My idea would be to read data from a text file (columns) and then use
plot(density(MyData$Column1))
plot(density(MyData$Column2), add=T)
Or something in this spirit.
use lines for the second one:
plot(density(MyData$Column1))
lines(density(MyData$Column2))
make sure the limits of the first plot are suitable, though.
ggplot2 is another graphics package that handles things like the range issue Gavin mentions in a pretty slick way. It also handles auto generating appropriate legends and just generally has a more polished feel in my opinion out of the box with less manual manipulation.
library(ggplot2)
#Sample data
dat <- data.frame(dens = c(rnorm(100), rnorm(100, 10, 5))
, lines = rep(c("a", "b"), each = 100))
#Plot.
ggplot(dat, aes(x = dens, fill = lines)) + geom_density(alpha = 0.5)
Adding base graphics version that takes care of y-axis limits, add colors and works for any number of columns:
If we have a data set:
myData <- data.frame(std.nromal=rnorm(1000, m=0, sd=1),
wide.normal=rnorm(1000, m=0, sd=2),
exponent=rexp(1000, rate=1),
uniform=runif(1000, min=-3, max=3)
)
Then to plot the densities:
dens <- apply(myData, 2, density)
plot(NA, xlim=range(sapply(dens, "[", "x")), ylim=range(sapply(dens, "[", "y")))
mapply(lines, dens, col=1:length(dens))
legend("topright", legend=names(dens), fill=1:length(dens))
Which gives:
Just to provide a complete set, here's a version of Chase's answer using lattice:
dat <- data.frame(dens = c(rnorm(100), rnorm(100, 10, 5))
, lines = rep(c("a", "b"), each = 100))
densityplot(~dens,data=dat,groups = lines,
plot.points = FALSE, ref = TRUE,
auto.key = list(space = "right"))
which produces a plot like this:
That's how I do it in base (it's actually mentionned in the first answer comments but I'll show the full code here, including legend as I can not comment yet...)
First you need to get the info on the max values for the y axis from the density plots.

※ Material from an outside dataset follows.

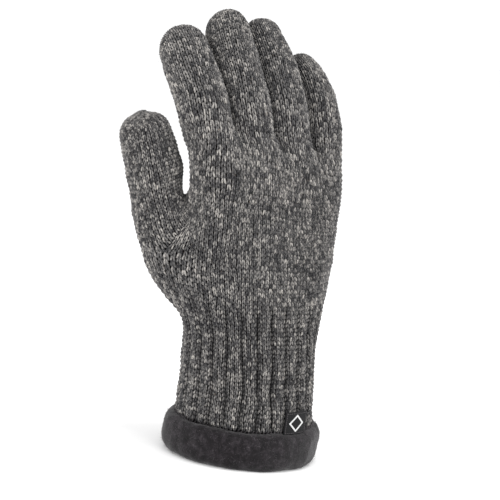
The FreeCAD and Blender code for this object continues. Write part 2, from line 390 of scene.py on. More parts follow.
# ease the cage where the thumb leaves the hand, so the web between them is one soft saddle
ease = {}
kept = {}      # these stay outside the thumb's own foot
for k in range(4, rows - 1):
    for j in range(handColumns):
        near = max(holeLow - k, 2 * (k - holeHigh), 0) + max(holeFirst - j, j - holeLast, 0)
        if near <= 4:
            ease[ringIds[k][j]] = (1.0, 0.8, 0.55, 0.3, 0.12)[near]
            if k <= holeLow:
                kept[ringIds[k][j]] = hemZ + (handTop - 4 * mm - hemZ) * k / rows
for row, weight in enumerate((0.85, 0.5, 0.2)):
    for index in thumbIds[row]:
        ease[index] = weight
thumbSkin = [index for row in thumbIds[:3] for index in row]
thumbSkin += [ringIds[k][j] for k, j in holeLoop]
neighbours = {index: set() for index in ease}
for corners, *_ in cage.faces:
    for i, index in enumerate(corners):
        if index in neighbours:
            neighbours[index].update((corners[i - 1], corners[(i + 1) % 4]))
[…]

So you need to actually compute the densities separately first
dta_A <- density(VarA, na.rm = TRUE)
dta_B <- density(VarB, na.rm = TRUE)
Then plot them according to the first answer and define min and max values for the y axis that you just got. (I set the min value to 0)
plot(dta_A, col = "blue", main = "2 densities on one plot"),
ylim = c(0, max(dta_A$y,dta_B$y)))
lines(dta_B, col = "red")
Then add a legend to the top right corner
legend("topright", c("VarA","VarB"), lty = c(1,1), col = c("blue","red"))
I took the above lattice example and made a nifty function. There is probably a better way to do this with reshape via melt/cast. (Comment or edit if you see an improvement.)
multi.density.plot=function(data,main=paste(names(data),collapse = ' vs '),...){
##combines multiple density plots together when given a list
df=data.frame();
for(n in names(data)){
idf=data.frame(x=data[[n]],label=rep(n,length(data[[n]])))
df=rbind(df,idf)
}
densityplot(~x,data=df,groups = label,plot.points = F, ref = T, auto.key = list(space = "right"),main=main,...)
}
Example usage:
multi.density.plot(list(BN1=bn1$V1,BN2=bn2$V1),main='BN1 vs BN2')
multi.density.plot(list(BN1=bn1$V1,BN2=bn2$V1))
You can use the ggjoy package. Let's say that we have three different beta distributions such as:
set.seed(5)
b1<-data.frame(Variant= "Variant 1", Values = rbeta(1000, 101, 1001))
b2<-data.frame(Variant= "Variant 2", Values = rbeta(1000, 111, 1011))
b3<-data.frame(Variant= "Variant 3", Values = rbeta(1000, 11, 101))
df<-rbind(b1,b2,b3)
You can get the three different distributions as follows:
library(tidyverse)
library(ggjoy)
ggplot(df, aes(x=Values, y=Variant))+
geom_joy(scale = 2, alpha=0.5) +
scale_y_discrete(expand=c(0.01, 0)) +
scale_x_continuous(expand=c(0.01, 0)) +
theme_joy()
Whenever there are issues of mismatched axis limits, the right tool in base graphics is to use matplot. The key is to leverage the from and to arguments to density.default. It's a bit hackish, but fairly straightforward to roll yourself:
set.seed(102349)
x1 = rnorm(1000, mean = 5, sd = 3)
x2 = rnorm(5000, mean = 2, sd = 8)
xrng = range(x1, x2)
#force the x values at which density is
# evaluated to be the same between 'density'
# calls by specifying 'from' and 'to'
# (and possibly 'n', if you'd like)
kde1 = density(x1, from = xrng[1L], to = xrng[2L])
kde2 = density(x2, from = xrng[1L], to = xrng[2L])
matplot(kde1$x, cbind(kde1$y, kde2$y))
Add bells and whistles as desired (matplot accepts all the standard plot/par arguments, e.g. lty, type, col, lwd, ...).